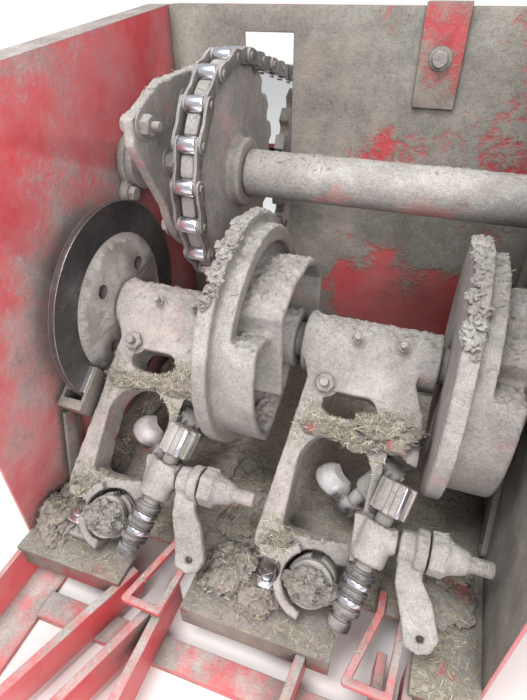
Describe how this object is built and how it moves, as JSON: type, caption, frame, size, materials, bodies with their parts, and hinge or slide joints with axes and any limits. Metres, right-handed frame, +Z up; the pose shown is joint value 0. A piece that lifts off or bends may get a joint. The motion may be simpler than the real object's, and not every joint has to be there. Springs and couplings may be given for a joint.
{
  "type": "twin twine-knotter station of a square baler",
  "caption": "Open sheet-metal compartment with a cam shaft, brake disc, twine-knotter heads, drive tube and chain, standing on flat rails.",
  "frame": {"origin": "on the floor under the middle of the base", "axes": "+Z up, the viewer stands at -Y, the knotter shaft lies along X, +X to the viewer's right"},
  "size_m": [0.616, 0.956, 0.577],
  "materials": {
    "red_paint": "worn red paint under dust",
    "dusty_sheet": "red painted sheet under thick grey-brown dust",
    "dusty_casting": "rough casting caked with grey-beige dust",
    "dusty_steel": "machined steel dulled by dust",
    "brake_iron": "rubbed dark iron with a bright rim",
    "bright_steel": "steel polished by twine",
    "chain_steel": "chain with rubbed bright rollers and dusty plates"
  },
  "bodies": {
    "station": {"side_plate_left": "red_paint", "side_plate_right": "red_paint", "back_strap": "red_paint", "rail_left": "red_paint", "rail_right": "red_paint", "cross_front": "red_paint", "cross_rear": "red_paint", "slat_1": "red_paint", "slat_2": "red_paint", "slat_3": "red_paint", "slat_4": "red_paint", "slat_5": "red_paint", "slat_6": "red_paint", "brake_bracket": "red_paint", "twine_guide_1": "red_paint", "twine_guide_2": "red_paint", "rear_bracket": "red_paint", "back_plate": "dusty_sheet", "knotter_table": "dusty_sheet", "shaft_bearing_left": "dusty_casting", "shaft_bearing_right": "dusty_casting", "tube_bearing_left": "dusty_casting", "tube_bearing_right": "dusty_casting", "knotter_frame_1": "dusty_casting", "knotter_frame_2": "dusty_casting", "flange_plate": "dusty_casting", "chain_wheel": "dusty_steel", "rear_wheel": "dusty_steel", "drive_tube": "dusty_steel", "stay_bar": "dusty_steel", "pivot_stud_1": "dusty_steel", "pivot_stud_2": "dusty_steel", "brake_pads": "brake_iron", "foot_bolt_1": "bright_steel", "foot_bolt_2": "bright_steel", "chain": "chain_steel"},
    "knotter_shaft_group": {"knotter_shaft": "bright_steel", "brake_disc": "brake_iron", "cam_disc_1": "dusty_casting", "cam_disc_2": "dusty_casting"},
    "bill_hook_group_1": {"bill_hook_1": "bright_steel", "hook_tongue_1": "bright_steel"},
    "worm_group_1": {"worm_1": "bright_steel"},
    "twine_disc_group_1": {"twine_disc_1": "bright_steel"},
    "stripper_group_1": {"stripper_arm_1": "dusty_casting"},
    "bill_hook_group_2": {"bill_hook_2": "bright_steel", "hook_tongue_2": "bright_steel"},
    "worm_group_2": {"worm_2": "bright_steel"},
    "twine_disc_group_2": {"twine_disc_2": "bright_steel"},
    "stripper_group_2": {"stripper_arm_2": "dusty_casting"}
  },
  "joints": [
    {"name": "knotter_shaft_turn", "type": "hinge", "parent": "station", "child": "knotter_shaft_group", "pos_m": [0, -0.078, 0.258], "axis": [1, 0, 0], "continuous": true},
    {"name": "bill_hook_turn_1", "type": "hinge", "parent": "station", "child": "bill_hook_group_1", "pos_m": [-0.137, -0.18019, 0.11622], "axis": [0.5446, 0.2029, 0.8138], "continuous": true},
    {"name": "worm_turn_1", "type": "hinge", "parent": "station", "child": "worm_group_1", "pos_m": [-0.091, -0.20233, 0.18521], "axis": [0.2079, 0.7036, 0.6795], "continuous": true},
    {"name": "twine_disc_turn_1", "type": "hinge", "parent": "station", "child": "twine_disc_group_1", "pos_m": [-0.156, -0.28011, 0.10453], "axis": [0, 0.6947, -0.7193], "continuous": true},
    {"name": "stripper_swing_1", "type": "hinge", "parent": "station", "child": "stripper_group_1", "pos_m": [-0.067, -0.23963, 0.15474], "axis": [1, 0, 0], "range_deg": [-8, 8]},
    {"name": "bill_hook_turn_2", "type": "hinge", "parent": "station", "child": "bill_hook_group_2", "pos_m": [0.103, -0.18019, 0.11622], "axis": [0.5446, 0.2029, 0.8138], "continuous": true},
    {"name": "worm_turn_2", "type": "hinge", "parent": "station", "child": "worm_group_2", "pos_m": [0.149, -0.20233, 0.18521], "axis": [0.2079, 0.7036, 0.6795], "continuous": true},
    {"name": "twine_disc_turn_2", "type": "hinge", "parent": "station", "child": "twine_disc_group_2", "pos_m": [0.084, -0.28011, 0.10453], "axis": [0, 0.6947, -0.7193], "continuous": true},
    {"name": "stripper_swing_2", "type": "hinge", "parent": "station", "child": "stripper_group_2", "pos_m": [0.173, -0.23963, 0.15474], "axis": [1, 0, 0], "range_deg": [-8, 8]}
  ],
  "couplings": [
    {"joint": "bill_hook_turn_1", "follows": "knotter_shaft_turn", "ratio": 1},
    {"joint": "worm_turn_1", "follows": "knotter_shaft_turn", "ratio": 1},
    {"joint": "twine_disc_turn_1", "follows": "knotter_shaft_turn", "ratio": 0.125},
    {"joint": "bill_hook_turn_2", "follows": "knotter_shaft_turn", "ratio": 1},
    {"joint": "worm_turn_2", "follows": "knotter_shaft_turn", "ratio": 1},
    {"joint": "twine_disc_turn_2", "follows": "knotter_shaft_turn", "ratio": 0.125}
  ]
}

# Exercise goal
Give the data again, exactly as it stands.

# Worked answer
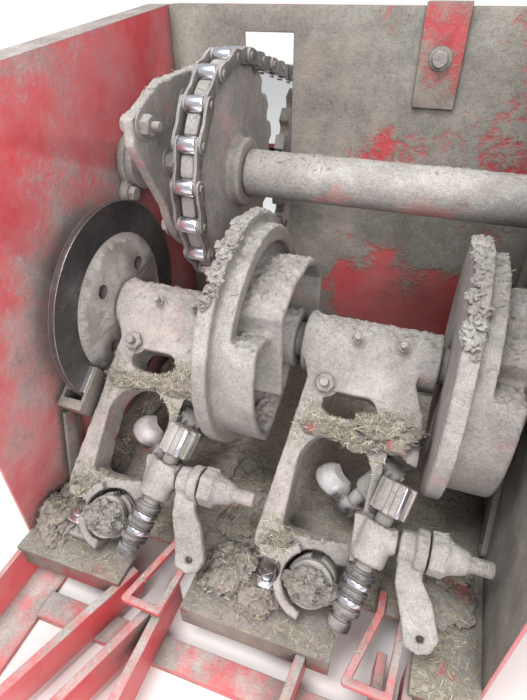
Describe how this object is built and how it moves, as JSON: type, caption, frame, size, materials, bodies with their parts, and hinge or slide joints with axes and any limits. Metres, right-handed frame, +Z up; the pose shown is joint value 0. A piece that lifts off or bends may get a joint. The motion may be simpler than the real object's, and not every joint has to be there. Springs and couplings may be given for a joint.
{
  "type": "twin twine-knotter station of a square baler",
  "caption": "Open sheet-metal compartment with a cam shaft, brake disc, twine-knotter heads, drive tube and chain, standing on flat rails.",
  "frame": {"origin": "on the floor under the middle of the base", "axes": "+Z up, the viewer stands at -Y, the knotter shaft lies along X, +X to the viewer's right"},
  "size_m": [0.616, 0.956, 0.577],
  "materials": {
    "red_paint": "worn red paint under dust",
    "dusty_sheet": "red painted sheet under thick grey-brown dust",
    "dusty_casting": "rough casting caked with grey-beige dust",
    "dusty_steel": "machined steel dulled by dust",
    "brake_iron": "rubbed dark iron with a bright rim",
    "bright_steel": "steel polished by twine",
    "chain_steel": "chain with rubbed bright rollers and dusty plates"
  },
  "bodies": {
    "station": {"side_plate_left": "red_paint", "side_plate_right": "red_paint", "back_strap": "red_paint", "rail_left": "red_paint", "rail_right": "red_paint", "cross_front": "red_paint", "cross_rear": "red_paint", "slat_1": "red_paint", "slat_2": "red_paint", "slat_3": "red_paint", "slat_4": "red_paint", "slat_5": "red_paint", "slat_6": "red_paint", "brake_bracket": "red_paint", "twine_guide_1": "red_paint", "twine_guide_2": "red_paint", "rear_bracket": "red_paint", "back_plate": "dusty_sheet", "knotter_table": "dusty_sheet", "shaft_bearing_left": "dusty_casting", "shaft_bearing_right": "dusty_casting", "tube_bearing_left": "dusty_casting", "tube_bearing_right": "dusty_casting", "knotter_frame_1": "dusty_casting", "knotter_frame_2": "dusty_casting", "flange_plate": "dusty_casting", "chain_wheel": "dusty_steel", "rear_wheel": "dusty_steel", "drive_tube": "dusty_steel", "stay_bar": "dusty_steel", "pivot_stud_1": "dusty_steel", "pivot_stud_2": "dusty_steel", "brake_pads": "brake_iron", "foot_bolt_1": "bright_steel", "foot_bolt_2": "bright_steel", "chain": "chain_steel"},
    "knotter_shaft_group": {"knotter_shaft": "bright_steel", "brake_disc": "brake_iron", "cam_disc_1": "dusty_casting", "cam_disc_2": "dusty_casting"},
    "bill_hook_group_1": {"bill_hook_1": "bright_steel", "hook_tongue_1": "bright_steel"},
    "worm_group_1": {"worm_1": "bright_steel"},
    "twine_disc_group_1": {"twine_disc_1": "bright_steel"},
    "stripper_group_1": {"stripper_arm_1": "dusty_casting"},
    "bill_hook_group_2": {"bill_hook_2": "bright_steel", "hook_tongue_2": "bright_steel"},
    "worm_group_2": {"worm_2": "bright_steel"},
    "twine_disc_group_2": {"twine_disc_2": "bright_steel"},
    "stripper_group_2": {"stripper_arm_2": "dusty_casting"}
  },
  "joints": [
    {"name": "knotter_shaft_turn", "type": "hinge", "parent": "station", "child": "knotter_shaft_group", "pos_m": [0, -0.078, 0.258], "axis": [1, 0, 0], "continuous": true},
    {"name": "bill_hook_turn_1", "type": "hinge", "parent": "station", "child": "bill_hook_group_1", "pos_m": [-0.137, -0.18019, 0.11622], "axis": [0.5446, 0.2029, 0.8138], "continuous": true},
    {"name": "worm_turn_1", "type": "hinge", "parent": "station", "child": "worm_group_1", "pos_m": [-0.091, -0.20233, 0.18521], "axis": [0.2079, 0.7036, 0.6795], "continuous": true},
    {"name": "twine_disc_turn_1", "type": "hinge", "parent": "station", "child": "twine_disc_group_1", "pos_m": [-0.156, -0.28011, 0.10453], "axis": [0, 0.6947, -0.7193], "continuous": true},
    {"name": "stripper_swing_1", "type": "hinge", "parent": "station", "child": "stripper_group_1", "pos_m": [-0.067, -0.23963, 0.15474], "axis": [1, 0, 0], "range_deg": [-8, 8]},
    {"name": "bill_hook_turn_2", "type": "hinge", "parent": "station", "child": "bill_hook_group_2", "pos_m": [0.103, -0.18019, 0.11622], "axis": [0.5446, 0.2029, 0.8138], "continuous": true},
    {"name": "worm_turn_2", "type": "hinge", "parent": "station", "child": "worm_group_2", "pos_m": [0.149, -0.20233, 0.18521], "axis": [0.2079, 0.7036, 0.6795], "continuous": true},
    {"name": "twine_disc_turn_2", "type": "hinge", "parent": "station", "child": "twine_disc_group_2", "pos_m": [0.084, -0.28011, 0.10453], "axis": [0, 0.6947, -0.7193], "continuous": true},
    {"name": "stripper_swing_2", "type": "hinge", "parent": "station", "child": "stripper_group_2", "pos_m": [0.173, -0.23963, 0.15474], "axis": [1, 0, 0], "range_deg": [-8, 8]}
  ],
  "couplings": [
    {"joint": "bill_hook_turn_1", "follows": "knotter_shaft_turn", "ratio": 1},
    {"joint": "worm_turn_1", "follows": "knotter_shaft_turn", "ratio": 1},
    {"joint": "twine_disc_turn_1", "follows": "knotter_shaft_turn", "ratio": 0.125},
    {"joint": "bill_hook_turn_2", "follows": "knotter_shaft_turn", "ratio": 1},
    {"joint": "worm_turn_2", "follows": "knotter_shaft_turn", "ratio": 1},
    {"joint": "twine_disc_turn_2", "follows": "knotter_shaft_turn", "ratio": 0.125}
  ]
}